Justin Gawronski, a 17-year-old from the Detroit area, was reading “1984” on his Kindle for a summer assignment and lost all his notes and annotations when the file vanished. “They didn’t just take a book back, they stole my work,” he said.

Property law experts are using this as an object lesson on the difference between ownership rights and digital licenses, but how relevant is that in this case really? Quote:

Amazon’s published terms of service agreement for the Kindle does not appear to give the company the right to delete purchases after they have been made. It says Amazon grants customers the right to keep a “permanent copy of the applicable digital content.”

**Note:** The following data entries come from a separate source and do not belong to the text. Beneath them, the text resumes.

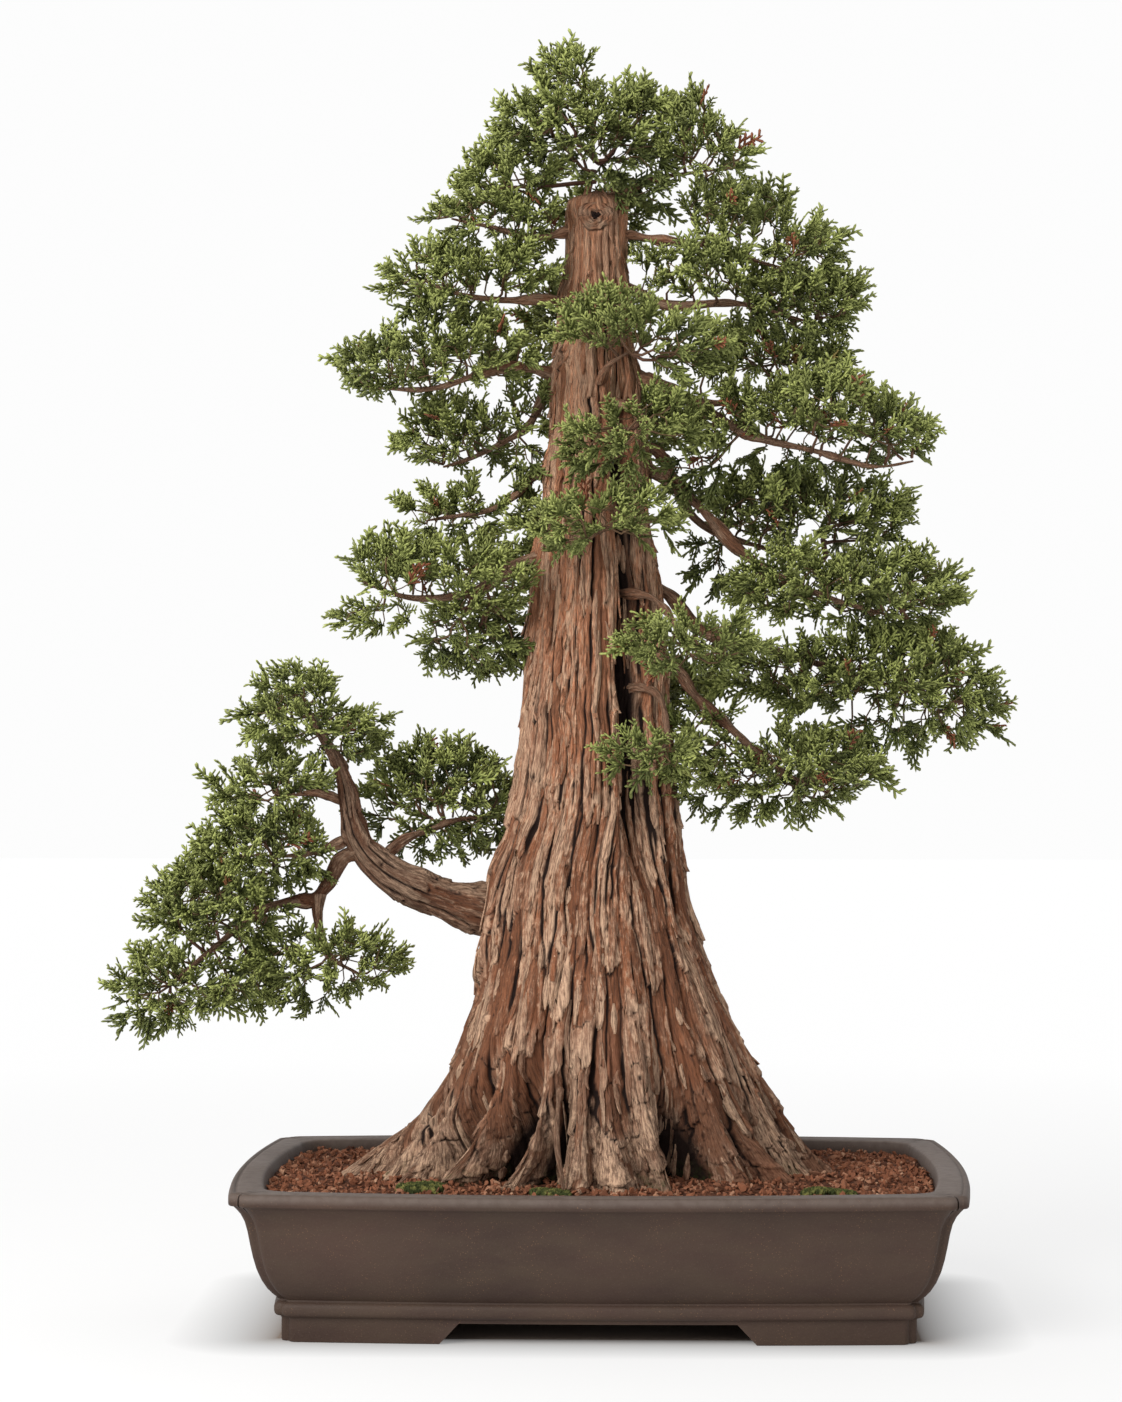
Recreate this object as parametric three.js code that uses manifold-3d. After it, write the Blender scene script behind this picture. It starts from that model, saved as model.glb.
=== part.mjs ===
// A juniper bonsai, about 82 cm tall, in a notched rectangular clay pot.
// Millimetres. +X is right, +Y is back, +Z is up. The pot stands on Z = 0.

import * as THREE from "three";
import { mergeVertices } from "three/addons/utils/BufferGeometryUtils.js";
import Module from "manifold-3d";

const wasm = await Module();
wasm.setup();

// Driving dimensions of the pot.
const potWidth = 450; // across two rim corners
const potDepth = 315; // across two rim corners
const potHeight = 94;
const frontBow = 14; // how far the long sides swell outwards at the rim
const sideBow = 8; // how far the short sides swell outwards at the rim
const footBowShare = 0.5; // how much of that swelling is left at the foot
const rimWidth = 19;
const cornerStep = 7; // the re-entrant step at each corner of the rim
const footCornerStep = 5;
const cornerRounding = 3.5;
const wallThickness = 13;
const floorThickness = 12;
const footInset = 30; // from the rim corner in to the foot
const footHeight = 13;
const footThickness = 17;
const frontArchWidth = 170; // gap between the front feet, at its top
const sideArchWidth = 110;
const archSlope = 12; // how much wider the gaps are at the ground, each side
const drainRadius = 13;
const drainSpacing = 190;

// Driving dimensions of what the pot holds.
const clearance = 0.3; // between pieces that touch
const soilDepthBelowRim = 8;
const soilMound = 6; // how much higher the soil is at the trunk
const screenWidth = 46;
const screenThickness = 1.6;
const screenHole = 9;

// Driving dimensions of the tree.
const trunkHeight = 655; // from the soil to its tip
const trunkX = -4; // the trunk stands just left of the pot's middle
const trunkFootRadius = 75;
const trunkTipRadius = 13;
const rootFlare = 84; // how far the roots spread beyond the trunk's foot
const rootFlareHeight = 64; // height over which the flare fades to a third
const rootDepth = 24; // how deep the roots' mass is set in the soil
const trunkDepthShare = 0.92; // front-to-back size against side-to-side size
const rootDepthLoss = 0.3; // the roots spread less to the front and back

const soilLevel = potHeight - soilDepthBelowRim;
const floorTop = footHeight + floorThickness;

// ---------------------------------------------------------------- solids

// A closed geometry as a solid that can be cut and joined.
function solidOf(geometry) {
  geometry.deleteAttribute("normal");
  geometry.deleteAttribute("uv");
  const merged = mergeVertices(geometry, 1e-4);
  const mesh = new wasm.Mesh({
    numProp: 3,
    vertProperties: new Float32Array(merged.attributes.position.array),
    triVerts: new Uint32Array(merged.index.array),
  });
  mesh.merge();
  return new wasm.Manifold(mesh);
}

// The largest body of a cut solid, so that each piece is one body.
function largestBody(solid) {
  const bodies = solid.decompose();
  return bodies.reduce((best, body) => (body.volume() > best.volume() ? body : best));
}

function joined(solids) {
  return solids.reduce((sum, solid) => sum.add(solid));
}

function cut(solid, tools) {
  return tools.reduce((rest, tool) => rest.subtract(tool), solid);
}

function geometryOf(solid) {
  const mesh = solid.getMesh();
  const geometry = new THREE.BufferGeometry();
  geometry.setAttribute("position", new THREE.BufferAttribute(mesh.vertProperties, 3));
  geometry.setIndex(new THREE.BufferAttribute(mesh.triVerts, 1));
  return geometry;
}

// A closed skin over anticlockwise rings of points, from the lowest ring of its outside on.
// A filling takes the other diagonals, so that it fits a hollow whose rings run downwards.
function skin(rings, filling = false) {
  const around = rings[0].length;
  const positions = [];
  const triangles = [];
  rings.forEach((ring) => ring.forEach((point) => positions.push(point.x, point.y, point.z)));
  for (let row = 0; row < rings.length - 1; row += 1) {
    for (let i = 0; i < around; i += 1) {
      const next = (i + 1) % around;
      const a = row * around + i;
      const b = row * around + next;
      const c = (row + 1) * around + next;
      const d = (row + 1) * around + i;
      if (filling) {
        triangles.push(a, b, d, b, c, d);
      } else {
        triangles.push(a, b, c, a, c, d);
      }
    }
  }
  const centreOf = (ring) => {
    const sum = new THREE.Vector3();
    ring.forEach((point) => sum.add(point));
    return sum.divideScalar(ring.length);
  };
  const first = centreOf(rings[0]);
  const last = centreOf(rings[rings.length - 1]);
  const firstIndex = positions.length / 3;
  positions.push(first.x, first.y, first.z, last.x, last.y, last.z);
  const lastRow = (rings.length - 1) * around;
  for (let i = 0; i < around; i += 1) {
    const next = (i + 1) % around;
    triangles.push(firstIndex, next, i);
    triangles.push(firstIndex + 1, lastRow + i, lastRow + next);
  }
  const geometry = new THREE.BufferGeometry();
  geometry.setAttribute("position", new THREE.Float32BufferAttribute(positions, 3));
  geometry.setIndex(triangles);
  return solidOf(geometry);
}

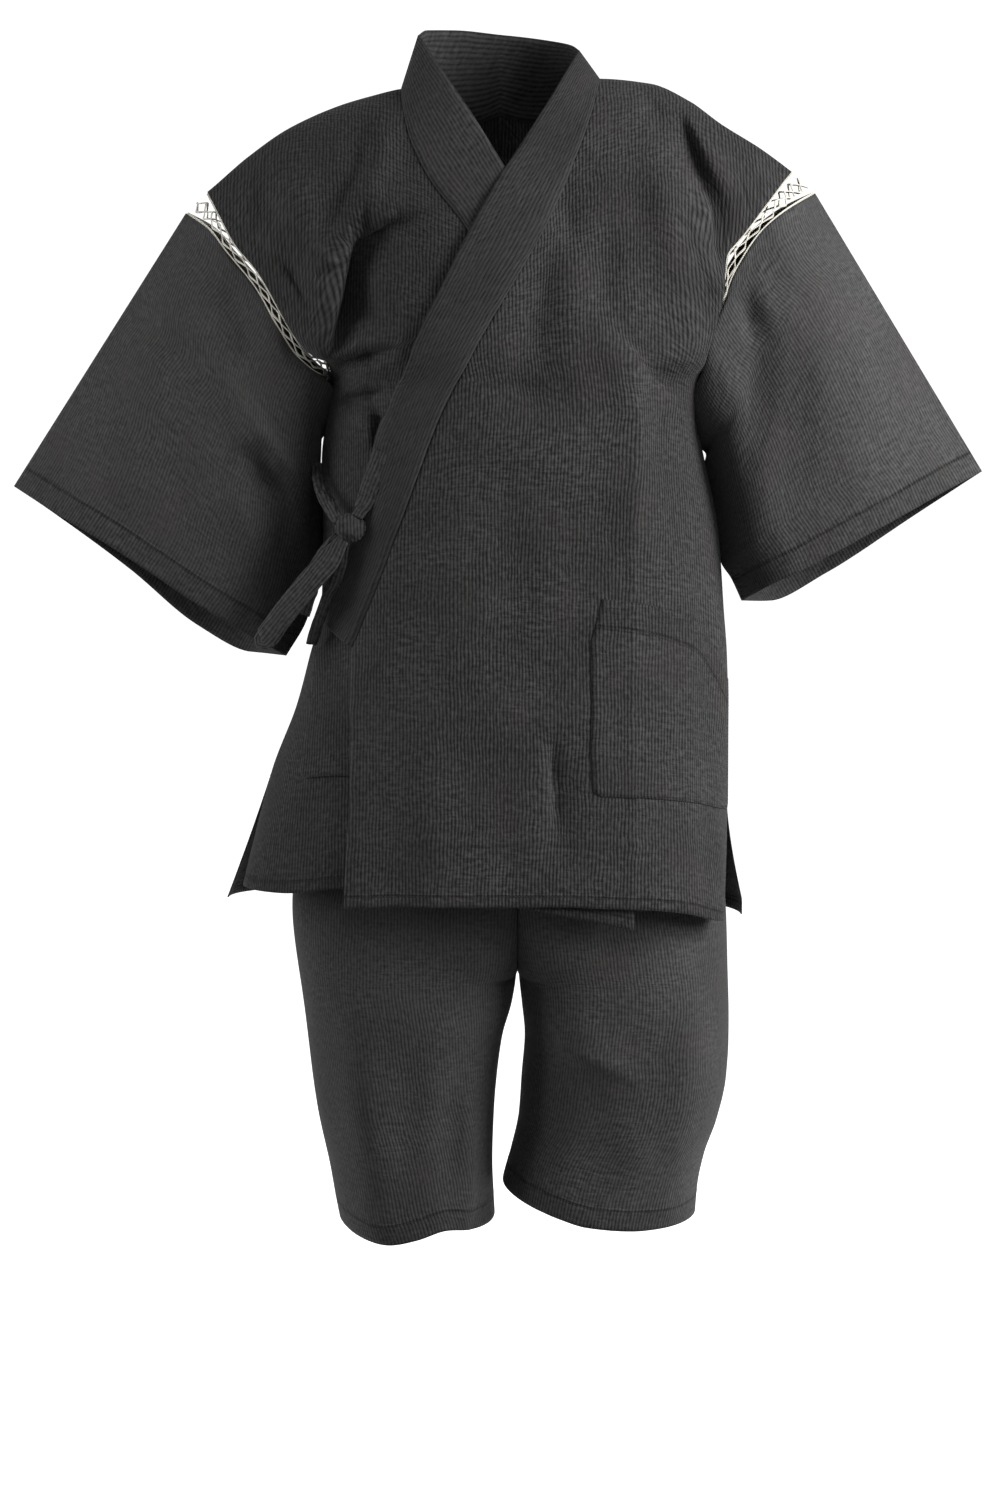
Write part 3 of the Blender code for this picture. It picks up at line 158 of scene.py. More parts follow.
# ---- curves
def through(xs: Sequence[float], ys: Sequence[float], x: Numbers) -> Numbers:
    """Read a monotone cubic, held level past both ends.

    Args:
        xs: Rising places of the known points.
        ys: Their values.
        x: Places to read.

    Returns:
        The values at x.
    """
    xs, ys = np.asarray(xs, float), np.asarray(ys, float)
    step = np.diff(xs)
    slope = np.diff(ys) / step
    tangent = np.concatenate([slope[:1], slope[:-1], slope[-1:]])[:len(xs)]
    before, after = slope[:-1], slope[1:]
    same = before * after > 0
    mean = 2 * before * after / np.where(same, before + after, 1.0)
    tangent[1:-1] = np.where(same, mean, 0.0)
    tangent[0], tangent[-1] = slope[0], slope[-1]
    x = np.clip(np.asarray(x, float), xs[0], xs[-1])
    k = np.clip(np.searchsorted(xs, x) - 1, 0, len(step) - 1)
    t = (x - xs[k]) / step[k]
    return ((1 + 2 * t) * (1 - t) ** 2 * ys[k] + t * (1 - t) ** 2 * step[k] * tangent[k]
            + t * t * (3 - 2 * t) * ys[k + 1] + t * t * (t - 1) * step[k] * tangent[k + 1])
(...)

The counterargument, per Instapundit’s wife, is that Amazon’s actually protecting property rights by yanking stuff that violates copyright out of people’s hands. Technically true, but commercial law has traditionally let purchasers of stolen goods keep them so long as they made the purchase in “good faith.” Click here and scroll down for a legal explanation of the term or see, e.g., sections 1-201(9) and 2-403 of the Uniform Commercial Code. If the holder of the Orwell copyright wants justice, by all means let him sue Amazon and the unlicensed publisher of the digital books for damages. That’s the surest way to get Bezos and company to more closely police the copyright status of books being sold in their Kindle store. Why they’re not already doing that is frankly unfathomable to me, but doubly unfathomable is them reaching into your virtual bookshelf to forcibly repurchase a book you’ve already bought. Exit question: Is this a dealbreaker for would-be Kindle purchasers?